À 16 h 47, Henry’s s’élance. Il salue les organisateurs de l’événement (l’association nationale d’action sociale du personnel de la sûreté nationale), embrasse sa femme Janyck, et s’avance sur son câble, long de 1600 mètres et suspendu à 200 mètres au-dessus du vide.Pantalon rouge, blouson blanc, tenant dans ses bras les deux balanciers (17 kilos), il avance pas après pas, survolant la centaine de voiliers et de bateaux à moteur lancés sur les eaux du barrage pour admirer le spectacle. Dans les airs, l’avion du Progrès survole aussi la scène pour immortaliser l’instant.

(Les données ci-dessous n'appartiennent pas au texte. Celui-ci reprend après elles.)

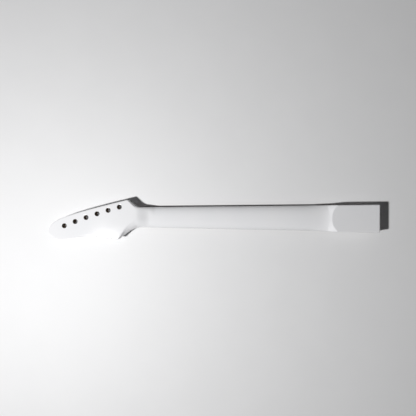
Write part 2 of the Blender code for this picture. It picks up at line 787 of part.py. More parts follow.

Les minutes défilent. Et Henry’s continue sa progression. « À 18h27, heure à laquelle Henry’s espérait en avoir terminé avec son épreuve, un peu plus de la moitié du parcours seulement était parcouru. Les spectateurs s’inquiétaient : « ne sera-t-il point trop fatigué, après tant d’efforts, pour arriver au château ? ». Mais Henry’s, imperturbable tel un automate, avançait, avançait toujours… »
A peine le premier défi relevé, Henry’s retourne sur son câble, à moto cette fois, avec son épouse Janyck suspendue sur un trapèze. Photo archives La Tribune – Le Progrès
Sa traversée terminée, il réitère l’exploit en moto
Puis arrive la délivrance. Il est 19h03 : « fatigué, certes, mais toujours souriant, Henry(‘s embrasse sa femme. Entre une double haie de spectateurs enthousiastes, il est mitraillé par les flashes des photographes et doit répondre aux interviews de la radio, de la télévision et de la presse écrite ». Le voilà détenteur d’un record du monde : il vient de surpasser le précédent record de (1250 mètres de long à 200 mètres de hauteur) détenu par le Tchèque Rudy Omankowsky depuis sa traversée du lac de Gérardmer (Vosges), en 1962.
« Deux heures et seize minutes de fatigue, d’équilibre et de courage tranquille auront été nécessaires pour faire d’Henry’s le plus grand champion du funambulisme international ». Comme si cela ne suffisait pas, moins d’une heure après son record, Henry’s relève un nouveau défi : avec son épouse Janyck, il réitère la traversée au guidon d’une moto : « la jeune femme suspendue au trapèze sous la moto et lui, sûr de son triomphe et de cet avenir qu’il prépare depuis tant d’années, à force de courage, de patience, de persévérance, bravant le danger et se jouant des exploits les plus audacieux ».
Sous le regard d’une foule immense… et de Michel Drucker
L’exploit d’Henry’s (qu’il réitèrera ensuite en 1995), aura donc marqué des générations de Stéphanois. Et dès le lendemain, on mesure tout le retentissement de l’événement : « On ne pouvait que songer, avec cette moto qui partait au loin, qu’avec elle, Henry’s portait un titre de champion du monde, qu’il devenait aussi une gloire pour notre région, et que longtemps, dans les années à venir, Grangent s’inscrirait grâce à lui parmi l’histoire des hauts faits de la bravoure », écrit notamment Jean Bertail (*) dans La Tribune – Le Progrès du lundi 19 juillet 1965.
Douze minutes dans Les coulisses de l’exploit
Au point que l’événement a aussi fait les belles heures de la télévision. Michel Drucker était ainsi présent, le dimanche 18 juillet 1965, sur les collines d’Essalois, pour immortaliser cette folle épopée avec les caméras de l’ORTF. Le reportage de quasiment douze minutes est ensuite diffusé dans l’émission Les coulisses de l’exploit (disponible sur le site Internet de l’Ina).
(*) En 1980, Jean Bertail écrira un livre : Henry’s, le funambule aux exploits.